▶ _INSTRUCTIONS FOR THE TASK_:
Your task is to tally the lines of the listing containing the word "joints" and report the figure alone.

▶ _SUPPLIED MATERIAL_:
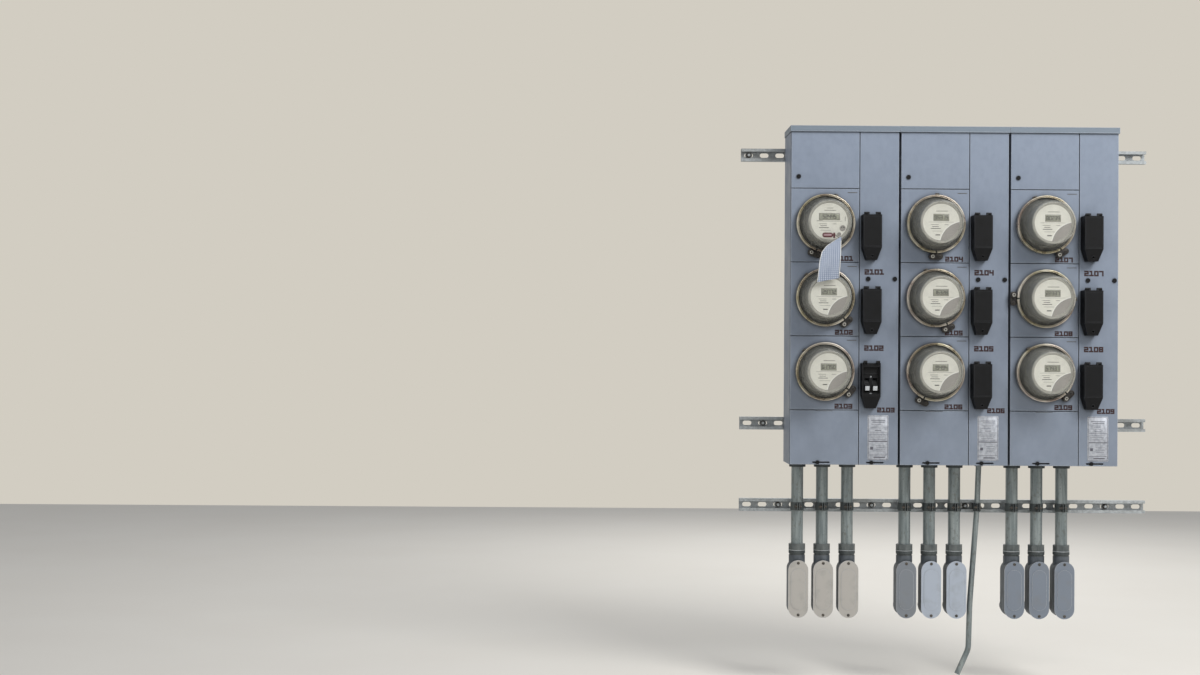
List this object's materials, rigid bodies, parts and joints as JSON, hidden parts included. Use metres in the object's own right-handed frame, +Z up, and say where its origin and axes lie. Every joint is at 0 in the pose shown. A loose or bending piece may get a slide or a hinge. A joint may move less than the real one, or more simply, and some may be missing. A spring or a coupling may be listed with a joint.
{
  "type": "wall-mounted electricity meter bank",
  "caption": "Wall-mounted group of joined steel cabinets with round socket meters, flap-covered main breakers, rails and conduits below.",
  "frame": {"origin": "on the wall plane, at the middle of the middle rail's back, which is the cabinets' centre line", "axes": "+Z up, -Y out of the wall towards the viewer, +X to the right seen from the front"},
  "size_m": [1.3208, 0.3145, 1.7547],
  "materials": {
    "cabinet_paint": "weathered blue-grey enamel, slightly chalky",
    "black_moulding": "black moulded plastic",
    "handle_plastic": "black handles with white tips",
    "meter_plastic": "dark grey-green moulding",
    "dial_plate": "cream dial plate",
    "meter_glass": "clear dusty glass",
    "ring_metal": "yellowed plated steel",
    "lock_metal": "dark blued steel",
    "socket_block": "brown insulating moulding",
    "bus_metal": "plated bar",
    "galvanised": "galvanised strut",
    "conduit_metal": "painted over, dull grey-green",
    "connector_metal": "dark weathered casting",
    "body_casting": "grey enamelled casting",
    "body_cover": "light grey enamelled cover",
    "strap_metal": "dark weathered strap",
    "screw_black": "black screws and studs",
    "notice_paper": "white slip with a pale blue grid"
  },
  "bodies": {
    "bank": {"breaker_cover_left": "cabinet_paint", "breaker_cover_middle": "cabinet_paint", "breaker_cover_right": "cabinet_paint", "breaker_frames": "black_moulding", "breakers": "black_moulding", "bus_bars": "bus_metal", "conduit_bodies": "body_casting", "conduit_body_covers": "body_cover", "conduit_connectors": "connector_metal", "conduit_hubs": "connector_metal", "conduits": "conduit_metal", "cover_latches": "screw_black", "cover_screws": "screw_black", "enclosure_left": "cabinet_paint", "enclosure_middle": "cabinet_paint", "enclosure_right": "cabinet_paint", "grounding_conduit": "conduit_metal", "lower_cover_left": "cabinet_paint", "lower_cover_middle": "cabinet_paint", "lower_cover_right": "cabinet_paint", "lower_rail": "galvanised", "meter_bodies": "meter_plastic", "meter_cover_left_bottom": "cabinet_paint", "meter_cover_left_middle": "cabinet_paint", "meter_cover_left_top": "cabinet_paint", "meter_cover_middle_bottom": "cabinet_paint", "meter_cover_middle_middle": "cabinet_paint", "meter_cover_middle_top": "cabinet_paint", "meter_cover_right_bottom": "cabinet_paint", "meter_cover_right_middle": "cabinet_paint", "meter_cover_right_top": "cabinet_paint", "meter_dials": "dial_plate", "meter_glasses": "meter_glass", "meter_sockets": "socket_block", "middle_rail": "galvanised", "notice_tag": "notice_paper", "pipe_straps": "strap_metal", "ring_locks": "lock_metal", "sealing_rings": "ring_metal", "top_cover_left": "cabinet_paint", "top_cover_middle": "cabinet_paint", "top_cover_right": "cabinet_paint", "top_rail": "galvanised"},
    "breaker_toggle_left_top": {"breaker_toggle_left_top": "handle_plastic"},
    "breaker_flap_left_top": {"breaker_flap_left_top": "black_moulding"},
    "breaker_toggle_left_middle": {"breaker_toggle_left_middle": "handle_plastic"},
    "breaker_flap_left_middle": {"breaker_flap_left_middle": "black_moulding"},
    "breaker_toggle_left_bottom": {"breaker_toggle_left_bottom": "handle_plastic"},
    "breaker_toggle_middle_top": {"breaker_toggle_middle_top": "handle_plastic"},
    "breaker_flap_middle_top": {"breaker_flap_middle_top": "black_moulding"},
    "breaker_toggle_middle_middle": {"breaker_toggle_middle_middle": "handle_plastic"},
    "breaker_flap_middle_middle": {"breaker_flap_middle_middle": "black_moulding"},
    "breaker_toggle_middle_bottom": {"breaker_toggle_middle_bottom": "handle_plastic"},
    "breaker_flap_middle_bottom": {"breaker_flap_middle_bottom": "black_moulding"},
    "breaker_toggle_right_top": {"breaker_toggle_right_top": "handle_plastic"},
    "breaker_flap_right_top": {"breaker_flap_right_top": "black_moulding"},
    "breaker_toggle_right_middle": {"breaker_toggle_right_middle": "handle_plastic"},
    "breaker_flap_right_middle": {"breaker_flap_right_middle": "black_moulding"},
    "breaker_toggle_right_bottom": {"breaker_toggle_right_bottom": "handle_plastic"},
    "breaker_flap_right_bottom": {"breaker_flap_right_bottom": "black_moulding"}
  },
  "joints": [
    {"name": "throw_left_top", "type": "hinge", "parent": "bank", "child": "breaker_toggle_left_top", "pos_m": [-0.267, -0.1916, 0.5958], "axis": [-1, 0, 0], "range_deg": [0, 38]},
    {"name": "lift_left_top", "type": "hinge", "parent": "bank", "child": "breaker_flap_left_top", "pos_m": [-0.267, -0.2293, 0.668], "axis": [-1, 0, 0], "range_deg": [0, 115]},
    {"name": "throw_left_middle", "type": "hinge", "parent": "bank", "child": "breaker_toggle_left_middle", "pos_m": [-0.267, -0.1916, 0.3628], "axis": [-1, 0, 0], "range_deg": [0, 38]},
    {"name": "lift_left_middle", "type": "hinge", "parent": "bank", "child": "breaker_flap_left_middle", "pos_m": [-0.267, -0.2293, 0.435], "axis": [-1, 0, 0], "range_deg": [0, 115]},
    {"name": "throw_left_bottom", "type": "hinge", "parent": "bank", "child": "breaker_toggle_left_bottom", "pos_m": [-0.267, -0.1916, 0.1298], "axis": [-1, 0, 0], "range_deg": [0, 38]},
    {"name": "throw_middle_top", "type": "hinge", "parent": "bank", "child": "breaker_toggle_middle_top", "pos_m": [0.08, -0.1916, 0.5958], "axis": [-1, 0, 0], "range_deg": [0, 38]},
    {"name": "lift_middle_top", "type": "hinge", "parent": "bank", "child": "breaker_flap_middle_top", "pos_m": [0.08, -0.2293, 0.668], "axis": [-1, 0, 0], "range_deg": [0, 115]},
    {"name": "throw_middle_middle", "type": "hinge", "parent": "bank", "child": "breaker_toggle_middle_middle", "pos_m": [0.08, -0.1916, 0.3628], "axis": [-1, 0, 0], "range_deg": [0, 38]},
    {"name": "lift_middle_middle", "type": "hinge", "parent": "bank", "child": "breaker_flap_middle_middle", "pos_m": [0.08, -0.2293, 0.435], "axis": [-1, 0, 0], "range_deg": [0, 115]},
    {"name": "throw_middle_bottom", "type": "hinge", "parent": "bank", "child": "breaker_toggle_middle_bottom", "pos_m": [0.08, -0.1916, 0.1298], "axis": [-1, 0, 0], "range_deg": [0, 38]},
    {"name": "lift_middle_bottom", "type": "hinge", "parent": "bank", "child": "breaker_flap_middle_bottom", "pos_m": [0.08, -0.2293, 0.202], "axis": [-1, 0, 0], "range_deg": [0, 115]},
    {"name": "throw_right_top", "type": "hinge", "parent": "bank", "child": "breaker_toggle_right_top", "pos_m": [0.427, -0.1916, 0.5958], "axis": [-1, 0, 0], "range_deg": [0, 38]},
    {"name": "lift_right_top", "type": "hinge", "parent": "bank", "child": "breaker_flap_right_top", "pos_m": [0.427, -0.2293, 0.668], "axis": [-1, 0, 0], "range_deg": [0, 115]},
    {"name": "throw_right_middle", "type": "hinge", "parent": "bank", "child": "breaker_toggle_right_middle", "pos_m": [0.427, -0.1916, 0.3628], "axis": [-1, 0, 0], "range_deg": [0, 38]},
    {"name": "lift_right_middle", "type": "hinge", "parent": "bank", "child": "breaker_flap_right_middle", "pos_m": [0.427, -0.2293, 0.435], "axis": [-1, 0, 0], "range_deg": [0, 115]},
    {"name": "throw_right_bottom", "type": "hinge", "parent": "bank", "child": "breaker_toggle_right_bottom", "pos_m": [0.427, -0.1916, 0.1298], "axis": [-1, 0, 0], "range_deg": [0, 38]},
    {"name": "lift_right_bottom", "type": "hinge", "parent": "bank", "child": "breaker_flap_right_bottom", "pos_m": [0.427, -0.2293, 0.202], "axis": [-1, 0, 0], "range_deg": [0, 115]}
  ]
}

▶ _SOLUTION_:
2